A writing challenge courtesy of Tales from the Ridge: 300 words with the title “Disembodied Voices”

She was in bed, with the covers pulled up to her chin and her tiny hands clenched into white-knuckled fists around the sheets. Around the perimeter of her bed, an army of stuffed animals stood guard over her, making sure the muffled sounds from beyond the wall didn’t penetrate her dreams as anything but indistinct sound.

When the sounds got louder, she squinched her eyes shut, so that all she could see was the pixelated after-image of her darkened room, blankness like the snow on an ill-received television channel forming general shapes of furniture on the backs of her eyelids.

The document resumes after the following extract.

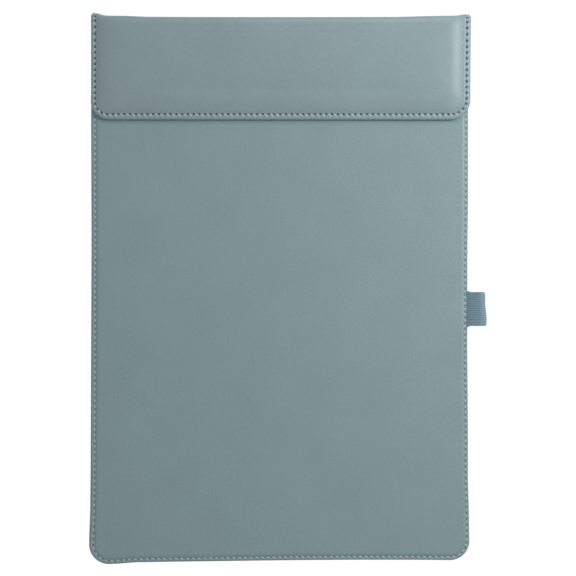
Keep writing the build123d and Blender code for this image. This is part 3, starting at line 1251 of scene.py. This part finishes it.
# %% Thread and webbing
def thread_finish():
    """Twisted thread, a little lighter than the leather."""
    finish = Finish("polyester thread")
    place = finish.place(turn=(0, 0, 0.6))
    twist = finish.node("ShaderNodeTexWave", {"bands_direction": "DIAGONAL"},
                        {"Vector": place, "Scale": 1.3, "Distortion": 1.2})
    fuzz = finish.noise(place, 4.0)
    shade = finish.tint(twist * 0.5 + fuzz * 0.5, colour(146, 167, 171), colour(184, 203, 206))
    finish.set("Base Color", shade)
    finish.set("Roughness", 0.55 + fuzz * 0.2)
    finish.set("Normal", finish.bump(twist * 0.6 + fuzz * 0.4, 0.08, 0.7))
    finish.set("Sheen Weight", 0.2)
    return finish.material


def webbing_finish():
    """Woven elastic, with a cord to each rib of the mesh."""
    finish = Finish("elastic webbing")
    place = finish.place()
    weave = finish.node("ShaderNodeTexWave", {"bands_direction": "Y", "wave_profile": "SIN"},
                        {"Vector": place, "Scale": 0.2277, "Distortion": 0.2, "Detail Scale": 2.0})
    picks = finish.node("ShaderNodeTexWave", {"bands_direction": "X"},
                        {"Vector": place, "Scale": 0.75, "Distortion": 0.6})
    fuzz = finish.noise(place, 2.2, 3.0)
    tone = weave * 0.36 + picks * 0.14 + fuzz * 0.5
    finish.set("Base Color", finish.tint(tone, colour(88, 117, 130), colour(140, 168, 181)))
    finish.set("Roughness", 0.72 + fuzz * 0.2)
    finish.set("Normal", finish.bump(picks * 0.35 + fuzz * 0.65, 0.12, 0.7))
    finish.set("Sheen Weight", 0.25)
    return finish.material


thread, webbing = thread_finish(), webbing_finish()
print("finishes:", thread.name, "and", webbing.name)

# %% [markdown]
# The parts inside are never seen while the cover is whole, but they are real parts of the
# model and can be shown alone: fibreboard that stiffens the board and the flap, a plated
# steel strip, and the nickel-plated magnets.

# %% Fibreboard and metal
def fibre_finish():
    """Pressed fibreboard with its fibres lying one way."""
    finish = Finish("raw fibreboard")
    place = finish.place(stretch=(1, 0.35, 1))
    fibres = finish.noise(place, 1.6, 5.0, 0.65)
    clouds = finish.noise(place, 0.05)
    tone = fibres * 0.7 + clouds * 0.3
    finish.set("Base Color", finish.tint(tone, colour(120, 92, 62), colour(186, 154, 116)))
    finish.set("Roughness", 0.75 + fibres * 0.15)
    finish.set("Normal", finish.bump(fibres, 0.08, 0.6))
    return finish.material


def metal_finish(name, dark, light, stretch):
    """Plated metal with fine lines from rolling."""
    finish = Finish(name)
    place = finish.place(stretch=stretch)
    lines = finish.noise(place, 1.2, 4.0, 0.7)
    spots = finish.noise(finish.place(), 0.12, 3.0)
    finish.set("Base Color", finish.tint(lines * 0.6 + spots * 0.4, dark, light))
    finish.set("Roughness", 0.22 + lines * 0.2 + spots * 0.1)
    finish.set("Normal", finish.bump(lines, 0.01, 0.5))
    finish.set("Metallic", 1.0)
    return finish.material


fibre = fibre_finish()
zinc = metal_finish("zinc plate", colour(150, 150, 152), colour(196, 197, 200), (0.05, 1, 1))
nickel = metal_finish("nickel plate", colour(180, 180, 184), colour(222, 222, 226), (1, 1, 1))
print("finishes:", fibre.name, zinc.name, nickel.name)

# %% [markdown]
# Each piece made above gets its finish, and so does each CAD node that is kept as it is.

# %% Dressing the pieces
def dress(piece, material):
    """Gives a piece its one material."""
    piece.data.materials.clear()
    piece.data.materials.append(material)


dressed = [
    (front_leather, board_leather), (back_leather, board_leather),
    (flap_leather, flap_finish), (under_leather, lining_finish),
    (front_thread, thread), (back_thread, thread), (flap_thread, thread),
    (under_thread, thread), (pen_loop, webbing),
]
kept_nodes = [
    ("board_core", fibre), ("flap_board", fibre), ("keeper_plate", zinc),
    ("flap_magnets", nickel), ("pen_loop_tails", webbing),
]
for piece, material in dressed:
    dress(piece, material)
for node, material in kept_nodes:
    dress(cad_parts[node], material)
print("dressed:", len(dressed), "pieces and", len(kept_nodes), "CAD nodes")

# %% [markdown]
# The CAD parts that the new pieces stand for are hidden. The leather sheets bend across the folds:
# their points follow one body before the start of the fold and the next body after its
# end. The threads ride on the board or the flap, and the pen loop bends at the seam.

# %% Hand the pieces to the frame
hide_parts("front_cover", "spine_lining")
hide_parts("back_cover", "spine_leather")
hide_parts("flap_leather", "flap_foam")
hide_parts("flap_lining")
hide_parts("front_stitches")
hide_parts("back_stitches")
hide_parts("flap_stitches")
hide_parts("flap_lining_stitches")
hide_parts("pen_loop")
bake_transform(front_leather, "board", "spine", (0, 0.16425, 0), (0, 0.16465, 0))
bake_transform(back_leather, "board", "spine", (0, 0.1660, 0.00055), (0, 0.16669, 0.00205))
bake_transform(flap_leather, "spine", "flap", (0, 0.1660, 0.0042), (0, 0.1645, 0.0080))
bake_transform(under_leather, "spine", "flap", (0, 0.1650, 0.0033), (0, 0.1650, 0.0042))
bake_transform(pen_loop, "board", "pen_loop", (0.1150, 0, 0), (0.1175, 0, 0))
for piece, body in ((front_thread, "board"), (back_thread, "board"), (flap_thread, "flap"),
                    (under_thread, "flap")):
    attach(piece, body)
print("handed over:", len(dressed), "pieces")

# %% [markdown]
# The photograph was taken from straight above, so the camera looks straight down. It is
# far enough away that the sides of the board don't show, and its lens is chosen so that
# the frame is as wide as the photograph's, 0.352 m at the height of the board's face.

# %% The camera, straight above
camera_height = 1.5
face_height = 0.004
frame_width = 0.3522
bpy.ops.object.camera_add(location=(0.0056, 0.0, camera_height), rotation=(0, 0, 0))
camera = bpy.context.object
camera.data.sensor_width = 36
camera.data.lens = 36 * (camera_height - face_height) / frame_width
camera.data.clip_start = 0.05
camera.data.clip_end = 20
bpy.context.scene.camera = camera
print("lens:", round(camera.data.lens, 1), "mm")

# %% [markdown]
# The photograph has a pure white ground with hardly a shadow. The floor's material shows
# mostly its own white to the camera and in reflections, and everything else that sees it
# meets a plain pale floor. So no extra light falls on the object.

# %% The white floor
start_afresh()
bpy.ops.mesh.primitive_plane_add(size=12, location=(0, 0, -0.0005))
floor = named(bpy.context.object, "floor")


def paper_ground():
    """White to the camera and in reflections, a plain pale floor to everything else."""
    finish = Finish("white ground")
    finish.set("Base Color", (0.8, 0.8, 0.8, 1))
    finish.set("Roughness", 0.9)
    seen = finish.node("ShaderNodeLightPath", output="Is Camera Ray")
    glossy = finish.node("ShaderNodeLightPath", output="Is Glossy Ray")
    through = finish.node("ShaderNodeLightPath", output="Is Transmission Ray")
    glow = finish.node("ShaderNodeEmission", None, {"Color": (1, 1, 1, 1), "Strength": 1.08})
    body = Wire(finish, finish.shader.outputs[0])
    shown = finish.node("ShaderNodeMixShader", None, {0: 0.90, 1: body, 2: glow})
    which = finish.node("ShaderNodeMixShader", None, {0: seen + glossy + through, 1: body, 2: shown})
    surface = finish.tree.nodes["Material Output"].inputs["Surface"]
    finish.join(surface, which)
    return finish.material


dress(floor, paper_ground())
print("floor:", floor.data.materials[0].name)

# %% [markdown]
# The light is soft and comes mostly from all around. A round lamp low at the upper right
# gives the flap its bright right shoulder and the shadow line under its edge, and a weaker
# one beyond the top lights the roll there.

# %% The lamps and the soft room
def lamp(name, place, aim, size, power):
    """A round lamp at a place, turned towards its aim."""
    start_afresh()
    bpy.ops.object.light_add(type="AREA", location=place)
    light = bpy.context.object
    light.name = name
    light.data.shape = "DISK"
    light.data.size = size
    light.data.energy = power
    light.rotation_euler = (Vector(aim) - Vector(place)).to_track_quat("-Z", "Y").to_euler()


lamp("key lamp", (0.44, 0.22, 0.38), (0.12, -0.28, 0), 0.22, 2.05)
lamp("top lamp", (0.12, 0.62, 0.45), (0, 0.1, 0), 0.28, 0.9)
world = bpy.data.worlds.new("soft room")
world.use_nodes = True
background = world.node_tree.nodes["Background"]
background.inputs["Color"].default_value = (1, 1, 1, 1)
background.inputs["Strength"].default_value = 0.44
bpy.context.scene.world = world
bpy.context.scene.view_settings.view_transform = "Standard"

She yelped when she heard the *crack* of something hard against something alive…and took herself to the place inside herself where the stuffed animals could talk. “Winnie,” she whispered in her mind, “are you there.”

The golden-brown stuffed bear answered in a golden-brown honey-thick voice, that he was there, and she was safe as long as she kept her eyes closed.

Sleep child, she heard the maternal voice of Raggedy Ann urging in harmony. Everything’s fine when you sleep. In your dreams, everything’s all right.

She smiled into the darkness of her room, and drifted into sleep, an imaginary soundtrack blocking the voices of her parents from her consciousness. She’d learned to do this months ago, when they’d first begun their almost-nightly screaming matches: tune out of the real world, and tune into the songs in her head, or the voices of her dolls.

When morning came, she crept to the door of her room, and peeked out. Finding no one, she announced “I’m going to get juice now,” to the toys that had been dumped to the floor when she tossed and turned in her sleep.

She didn’t wait for any response, but silently thanked them for their vigilance.